▶ **WRITTEN PROBLEM**:
Output the material below in full, exactly as it is.

---------- COLLECTED DATA

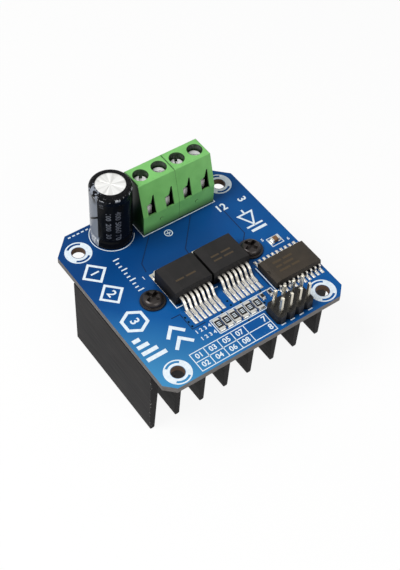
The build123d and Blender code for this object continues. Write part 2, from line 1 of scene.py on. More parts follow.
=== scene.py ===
# %% [markdown]
# # A motor driver board on its heatsink
#
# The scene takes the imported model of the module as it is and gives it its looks: solder
# mask, printed marks, solder, metal and moulded plastic. This cell loads the model. Its
# lengths are in metres, and the value mm turns millimetres into them. +Z is up, the tips
# of the heatsink's fins stand on the table, and the pin header is along the front edge.

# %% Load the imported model
import math

import bmesh
import bpy
from mathutils import Matrix, Vector


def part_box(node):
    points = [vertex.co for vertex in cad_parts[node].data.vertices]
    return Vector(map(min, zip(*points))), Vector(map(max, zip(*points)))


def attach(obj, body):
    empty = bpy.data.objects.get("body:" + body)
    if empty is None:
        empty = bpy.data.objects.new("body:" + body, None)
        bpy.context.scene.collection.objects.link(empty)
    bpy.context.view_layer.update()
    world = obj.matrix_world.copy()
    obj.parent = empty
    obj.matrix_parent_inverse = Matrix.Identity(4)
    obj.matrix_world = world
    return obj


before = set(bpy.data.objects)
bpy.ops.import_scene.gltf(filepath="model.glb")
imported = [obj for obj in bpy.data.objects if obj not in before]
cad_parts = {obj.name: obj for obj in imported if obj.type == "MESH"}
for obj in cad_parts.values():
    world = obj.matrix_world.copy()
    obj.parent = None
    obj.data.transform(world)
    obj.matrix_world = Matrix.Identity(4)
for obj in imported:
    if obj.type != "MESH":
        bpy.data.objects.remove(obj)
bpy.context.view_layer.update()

mm = 0.001
board_low, board_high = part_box("circuit_board")
board_top = board_high.z
print("board top at", round(board_top / mm, 2), "mm")

# %% [markdown]
# ## The camera
#
# The photograph looks down on the module from its front left corner. A camera can be
# placed by eye, but a square board gives its own ruler: its four edges fix the direction,
# the distance and the length of the lens. These are the values that they gave.

# %% Camera
camera_place = Vector((-104.49, -132.79, 225.42)) * mm
camera_azimuth = math.radians(-38.58)
camera_elevation = math.radians(50.97)
camera_roll = math.radians(3.82)
lens_length = 72.01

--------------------

▶ **SOLVED EXERCISE**:
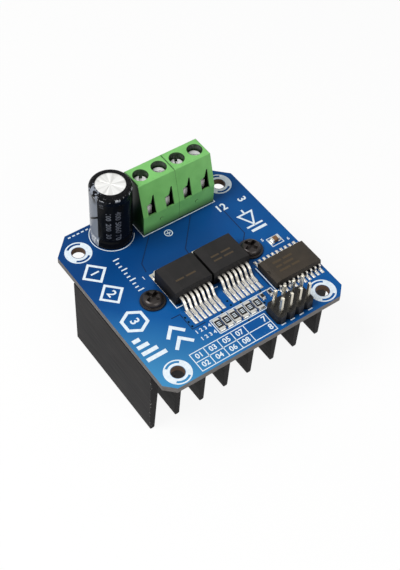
The build123d and Blender code for this object continues. Write part 2, from line 1 of scene.py on. More parts follow.
=== scene.py ===
# %% [markdown]
# # A motor driver board on its heatsink
#
# The scene takes the imported model of the module as it is and gives it its looks: solder
# mask, printed marks, solder, metal and moulded plastic. This cell loads the model. Its
# lengths are in metres, and the value mm turns millimetres into them. +Z is up, the tips
# of the heatsink's fins stand on the table, and the pin header is along the front edge.

# %% Load the imported model
import math

import bmesh
import bpy
from mathutils import Matrix, Vector


def part_box(node):
    points = [vertex.co for vertex in cad_parts[node].data.vertices]
    return Vector(map(min, zip(*points))), Vector(map(max, zip(*points)))


def attach(obj, body):
    empty = bpy.data.objects.get("body:" + body)
    if empty is None:
        empty = bpy.data.objects.new("body:" + body, None)
        bpy.context.scene.collection.objects.link(empty)
    bpy.context.view_layer.update()
    world = obj.matrix_world.copy()
    obj.parent = empty
    obj.matrix_parent_inverse = Matrix.Identity(4)
    obj.matrix_world = world
    return obj


before = set(bpy.data.objects)
bpy.ops.import_scene.gltf(filepath="model.glb")
imported = [obj for obj in bpy.data.objects if obj not in before]
cad_parts = {obj.name: obj for obj in imported if obj.type == "MESH"}
for obj in cad_parts.values():
    world = obj.matrix_world.copy()
    obj.parent = None
    obj.data.transform(world)
    obj.matrix_world = Matrix.Identity(4)
for obj in imported:
    if obj.type != "MESH":
        bpy.data.objects.remove(obj)
bpy.context.view_layer.update()

mm = 0.001
board_low, board_high = part_box("circuit_board")
board_top = board_high.z
print("board top at", round(board_top / mm, 2), "mm")

# %% [markdown]
# ## The camera
#
# The photograph looks down on the module from its front left corner. A camera can be
# placed by eye, but a square board gives its own ruler: its four edges fix the direction,
# the distance and the length of the lens. These are the values that they gave.

# %% Camera
camera_place = Vector((-104.49, -132.79, 225.42)) * mm
camera_azimuth = math.radians(-38.58)
camera_elevation = math.radians(50.97)
camera_roll = math.radians(3.82)
lens_length = 72.01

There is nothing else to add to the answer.